Pilar Montero

Montero's Bar announced on their Facebook page yesterday the sad passing of matriarch Pilar Montero:

"Pilar passed away Saturday night and will be missed dearly by her family and friends. On Tuesday, January 17th, there will be a one-day viewing at Raccuglia & Son Funeral Home, which is located at 323 Court Street at Sackett Street from 2 p.m. to 9 p.m... Please feel free to pass this information on to others. We welcome you to share your memories of Pilar here, on our Facebook Page. We at Montero's thank you for the love and support."

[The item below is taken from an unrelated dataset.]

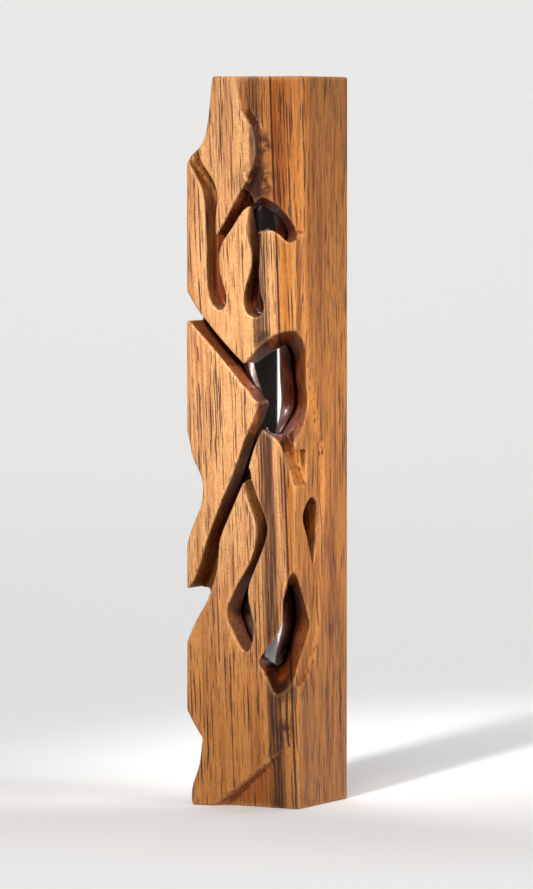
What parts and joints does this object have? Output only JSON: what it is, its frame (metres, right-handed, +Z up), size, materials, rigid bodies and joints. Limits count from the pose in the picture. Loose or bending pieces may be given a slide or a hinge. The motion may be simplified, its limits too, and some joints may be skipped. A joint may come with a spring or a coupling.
{
  "type": "mezuzah case",
  "caption": "Carved square hardwood case with openwork windows over a polished scroll tube, closed below by a push-in plug and hung by keyhole plates let into its back.",
  "frame": {"origin": "middle of the flat bottom face that the case stands on", "axes": "+Z up along the case; -Y out of the carved front; +X to the right of the carved front; +Y out of the flat back that lies against a doorpost"},
  "size_m": [0.0254, 0.0254, 0.15],
  "materials": {
    "carved_wood": "satin varnish, glossier and darker inside the carving",
    "polished_tube": "polished",
    "tube_cap": "turned, satin",
    "parchment": "matt parchment",
    "plug_wood": "turned, oiled",
    "ring_rubber": "matt",
    "plate_brass": "brushed",
    "screw_brass": "turned"
  },
  "bodies": {
    "case": {"case_body": "carved_wood", "upper_hanger_plate": "plate_brass", "lower_hanger_plate": "plate_brass", "hanger_screws": "screw_brass"},
    "cartridge": {"scroll_tube": "polished_tube", "end_plug": "plug_wood", "plug_o_ring": "ring_rubber"},
    "cap": {"tube_top_cap": "tube_cap"},
    "scroll": {"parchment_scroll": "parchment"}
  },
  "joints": [
    {"name": "cartridge_slide", "type": "slide", "parent": "case", "child": "cartridge", "axis": [0, 0, -1], "range_m": [0, 0.16]},
    {"name": "cap_pull", "type": "slide", "parent": "cartridge", "child": "cap", "axis": [0, 0, 1], "range_m": [0, 0.012]},
    {"name": "scroll_pull", "type": "slide", "parent": "cartridge", "child": "scroll", "axis": [0, 0, 1], "range_m": [0, 0.009]}
  ],
  "couplings": [
    {"joint": "cap_pull", "follows": "cartridge_slide", "ratio": 0.075},
    {"joint": "scroll_pull", "follows": "cartridge_slide", "ratio": 0.05625}
  ]
}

photo: Fred Conrad, NY Times

Pilar and her husband, Joseph, opened Montero's on Brooklyn's Atlantic Avenue in 1947. It was once a haven for longshoremen and sailors--some of whom still find their way here during Fleet Week every year.

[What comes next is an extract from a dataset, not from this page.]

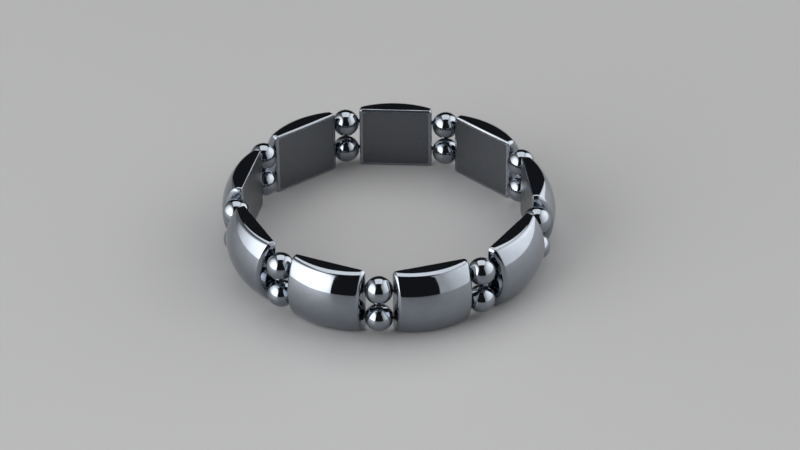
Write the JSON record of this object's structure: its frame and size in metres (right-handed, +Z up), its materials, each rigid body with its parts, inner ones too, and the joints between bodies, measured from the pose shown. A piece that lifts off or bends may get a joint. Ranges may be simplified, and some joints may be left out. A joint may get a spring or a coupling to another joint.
{
  "type": "beaded stretch bracelet",
  "caption": "Stretch bracelet of domed polished stone tiles with pairs of round beads between them, strung on two elastic cords, standing on its edge.",
  "frame": {"origin": "middle of the ring on the surface that the bracelet stands on", "axes": "+Z up along the wrist opening, -Y towards the bead pair at the front, +X to the right"},
  "size_m": [0.0714, 0.0713, 0.0145],
  "materials": {
    "stone_tile": "mirror-polished dark metallic grey stone with a satin wrist face",
    "stone_bead": "mirror-polished dark metallic grey stone",
    "elastic_cord": "dark elastic cord"
  },
  "bodies": {
    "root": {"tile_1": "stone_tile", "tile_2": "stone_tile", "tile_3": "stone_tile", "tile_4": "stone_tile", "tile_5": "stone_tile", "tile_6": "stone_tile", "tile_7": "stone_tile", "tile_8": "stone_tile", "tile_9": "stone_tile", "bead_upper_1": "stone_bead", "bead_upper_2": "stone_bead", "bead_upper_3": "stone_bead", "bead_upper_4": "stone_bead", "bead_upper_5": "stone_bead", "bead_upper_6": "stone_bead", "bead_upper_7": "stone_bead", "bead_upper_8": "stone_bead", "bead_upper_9": "stone_bead", "bead_lower_1": "stone_bead", "bead_lower_2": "stone_bead", "bead_lower_3": "stone_bead", "bead_lower_4": "stone_bead", "bead_lower_5": "stone_bead", "bead_lower_6": "stone_bead", "bead_lower_7": "stone_bead", "bead_lower_8": "stone_bead", "bead_lower_9": "stone_bead", "cord_upper": "elastic_cord", "cord_lower": "elastic_cord"}
  },
  "joints": []
}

Reported the Times in 1995, Pilar "was born on West 11th Street in Greenwich Village and first came to Brooklyn as a little girl on the ferry on which her father worked." She recalled meeting her husband to blogger Lisa Leland, "When we met he was on a sea-going tug because there was a war going on." Says Leland, "In her youth, Pilar was a performing ballerina in her family's native Spain."

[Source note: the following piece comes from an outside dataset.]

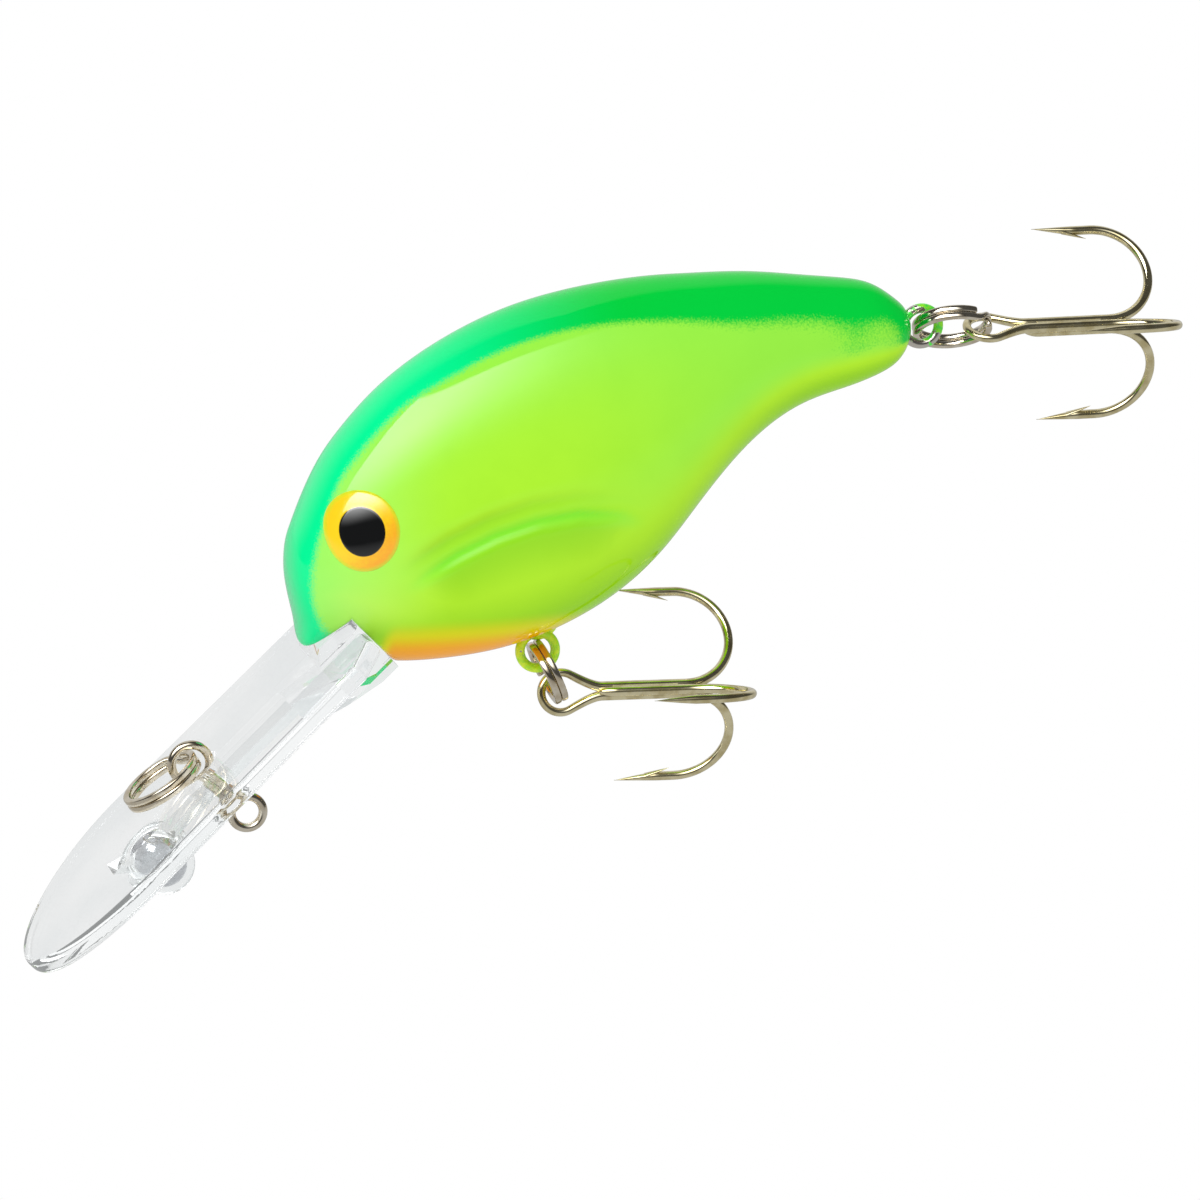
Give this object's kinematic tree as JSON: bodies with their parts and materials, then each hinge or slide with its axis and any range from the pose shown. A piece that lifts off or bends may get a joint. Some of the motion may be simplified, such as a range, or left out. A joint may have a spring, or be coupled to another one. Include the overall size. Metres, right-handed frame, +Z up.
{
  "type": "crankbait lure",
  "caption": "Deep-diving crankbait lure: humped hollow body, long clear diving bill with a weight ball, wire line tie and treble hooks on split rings.",
  "frame": {"origin": "centre of the line-tie split ring", "axes": "+X towards the tail and the tail hook, +Y to the fish's right side, +Z up as the lure runs, nose down"},
  "size_m": [0.1196, 0.0264, 0.0702],
  "materials": {
    "painted_body": "airbrushed fluorescent chartreuse, green back, orange throat, under clear gloss",
    "clear_bill": "polished clear polycarbonate",
    "bright_nickel": "bright nickel plate on spring wire",
    "hook_nickel": "nickel plate on hardened hook wire",
    "painted_wire": "body paint over stainless wire, worn to metal where the rings rub",
    "ground_steel": "ground bearing steel",
    "eye_enamel": "glossy yellow-orange iris with a black pupil"
  },
  "bodies": {
    "lure_body": {"left_body_shell": "painted_body", "right_body_shell": "painted_body", "diving_bill": "clear_bill", "weight_ball_cap": "clear_bill", "bill_weight_ball": "ground_steel", "line_tie_wire": "bright_nickel", "belly_hook_hanger": "painted_wire", "tail_hook_hanger": "painted_wire", "left_eye": "eye_enamel", "right_eye": "eye_enamel", "belly_ballast_slug": "ground_steel"},
    "line_tie_ring": {"line_tie_split_ring": "bright_nickel"},
    "belly_ring": {"belly_split_ring": "bright_nickel"},
    "tail_ring": {"tail_split_ring": "bright_nickel"},
    "belly_treble": {"belly_treble_double_hook": "hook_nickel", "belly_treble_single_hook": "hook_nickel", "belly_treble_braze": "hook_nickel"},
    "tail_treble": {"tail_treble_double_hook": "hook_nickel", "tail_treble_single_hook": "hook_nickel", "tail_treble_braze": "hook_nickel"},
    "rattle_1": {"rattle_ball_1": "ground_steel"},
    "rattle_2": {"rattle_ball_2": "ground_steel"},
    "rattle_3": {"rattle_ball_3": "ground_steel"}
  },
  "joints": [
    {"name": "line_tie_ring_swing", "type": "hinge", "parent": "lure_body", "child": "line_tie_ring", "pos_m": [0.00293, 0, 0.00162], "axis": [0, 1, 0], "range_deg": [0, 150]},
    {"name": "belly_ring_swing", "type": "hinge", "parent": "lure_body", "child": "belly_ring", "pos_m": [0.03899, 0, 0.01132], "axis": [0, 1, 0], "range_deg": [0, 60]},
    {"name": "belly_treble_swing", "type": "hinge", "parent": "belly_ring", "child": "belly_treble", "pos_m": [0.04142, 0, 0.00675], "axis": [0, 1, 0], "range_deg": [0, 80]},
    {"name": "tail_ring_swing", "type": "hinge", "parent": "lure_body", "child": "tail_ring", "pos_m": [0.0794, 0, 0.0431], "axis": [0, 1, 0], "range_deg": [-40, 25]},
    {"name": "tail_treble_swing", "type": "hinge", "parent": "tail_ring", "child": "tail_treble", "pos_m": [0.08643, 0, 0.04261], "axis": [0, 1, 0], "range_deg": [-35, 35]},
    {"name": "rattle_ball_1_roll", "type": "slide", "parent": "lure_body", "child": "rattle_1", "axis": [1, 0, 0], "range_m": [0, 0.00744]},
    {"name": "rattle_ball_2_roll", "type": "slide", "parent": "lure_body", "child": "rattle_2", "axis": [1, 0, 0], "range_m": [0, 0.00744]},
    {"name": "rattle_ball_3_roll", "type": "slide", "parent": "lure_body", "child": "rattle_3", "axis": [1, 0, 0], "range_m": [0, 0.00744]}
  ]
}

She and Joseph ran the bar together through the years, hosting a few luminaries, including (by legend) the King of Denmark. They rented a room upstairs to author Frank McCourt. According to McCourt's memoir Teacher Man, Pilar liked him because he "wasn't like the rest of the Irishers, who wanted to fight fight fight."

After Joseph retired to Spain in the 1990s and passed away, Pilar remained at her usual post, on a stool at the bar's corner, where she was well-known and loved by the regulars.

Said the Times of Pilar in 2006, "She is a human time machine, saying things like, 'Max Schmeling was a good-looking man' with such authority that you have no reason to doubt her."